## AIM OF THE EXERCISE
Repeat exactly each line of the data provided below.
═══
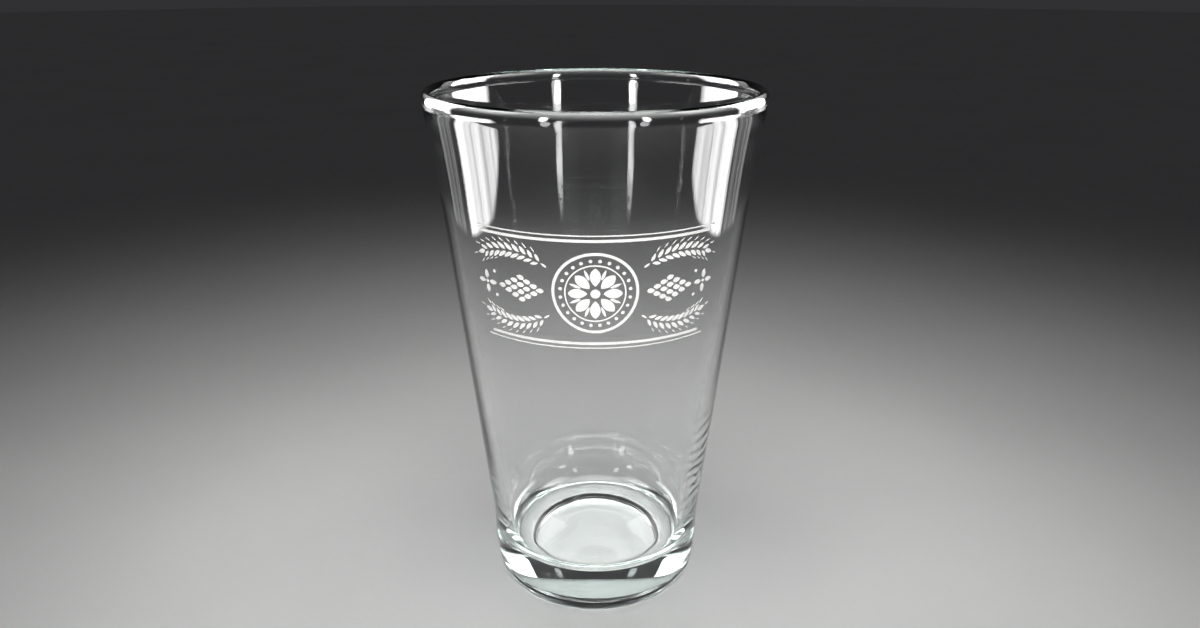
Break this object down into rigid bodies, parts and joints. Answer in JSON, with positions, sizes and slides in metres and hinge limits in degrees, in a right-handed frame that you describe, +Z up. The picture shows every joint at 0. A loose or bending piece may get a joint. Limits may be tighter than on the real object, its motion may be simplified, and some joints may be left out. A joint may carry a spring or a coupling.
{
  "type": "pint glass",
  "caption": "Tall conical drinking glass of clear pressed glass with a rolled lip, a thick base with a heel band, and a white ink frieze of barley, hops and a rosette on the front.",
  "frame": {"origin": "middle of the foot ring, on the surface that the glass stands on", "axes": "+Z up along the glass's axis, from the foot to the mouth; -Y towards the printed front; +X to the right of someone who faces the print"},
  "size_m": [0.0888, 0.0888, 0.1429],
  "materials": {
    "glass": "clear soda-lime glass, fire-polished",
    "print_ink": "opaque white fired-on ceramic ink, satin"
  },
  "bodies": {
    "root": {"glass_body": "glass", "print_rosette": "print_ink", "print_medallion_ring": "print_ink", "print_barley_upper_left": "print_ink", "print_barley_upper_right": "print_ink", "print_barley_lower_left": "print_ink", "print_barley_lower_right": "print_ink", "print_hop_cone_left": "print_ink", "print_hop_cone_right": "print_ink", "print_end_cross_left": "print_ink", "print_end_cross_right": "print_ink", "print_rules_upper": "print_ink", "print_rules_lower": "print_ink"}
  },
  "joints": []
}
═══
## FINAL ANSWER
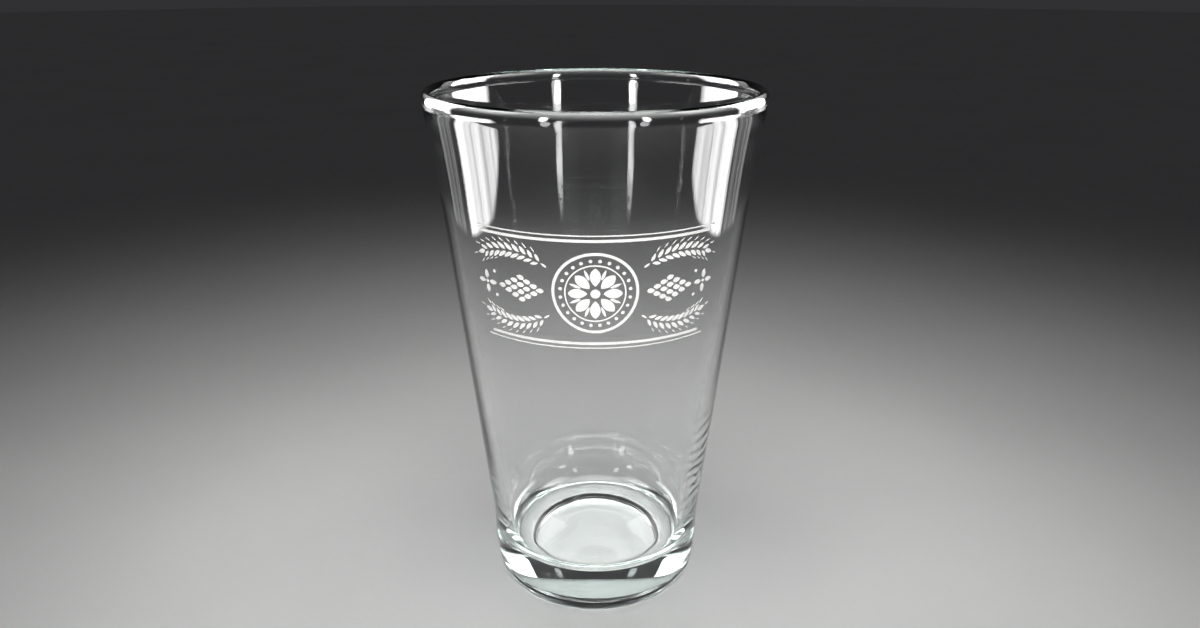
Break this object down into rigid bodies, parts and joints. Answer in JSON, with positions, sizes and slides in metres and hinge limits in degrees, in a right-handed frame that you describe, +Z up. The picture shows every joint at 0. A loose or bending piece may get a joint. Limits may be tighter than on the real object, its motion may be simplified, and some joints may be left out. A joint may carry a spring or a coupling.
{
  "type": "pint glass",
  "caption": "Tall conical drinking glass of clear pressed glass with a rolled lip, a thick base with a heel band, and a white ink frieze of barley, hops and a rosette on the front.",
  "frame": {"origin": "middle of the foot ring, on the surface that the glass stands on", "axes": "+Z up along the glass's axis, from the foot to the mouth; -Y towards the printed front; +X to the right of someone who faces the print"},
  "size_m": [0.0888, 0.0888, 0.1429],
  "materials": {
    "glass": "clear soda-lime glass, fire-polished",
    "print_ink": "opaque white fired-on ceramic ink, satin"
  },
  "bodies": {
    "root": {"glass_body": "glass", "print_rosette": "print_ink", "print_medallion_ring": "print_ink", "print_barley_upper_left": "print_ink", "print_barley_upper_right": "print_ink", "print_barley_lower_left": "print_ink", "print_barley_lower_right": "print_ink", "print_hop_cone_left": "print_ink", "print_hop_cone_right": "print_ink", "print_end_cross_left": "print_ink", "print_end_cross_right": "print_ink", "print_rules_upper": "print_ink", "print_rules_lower": "print_ink"}
  },
  "joints": []
}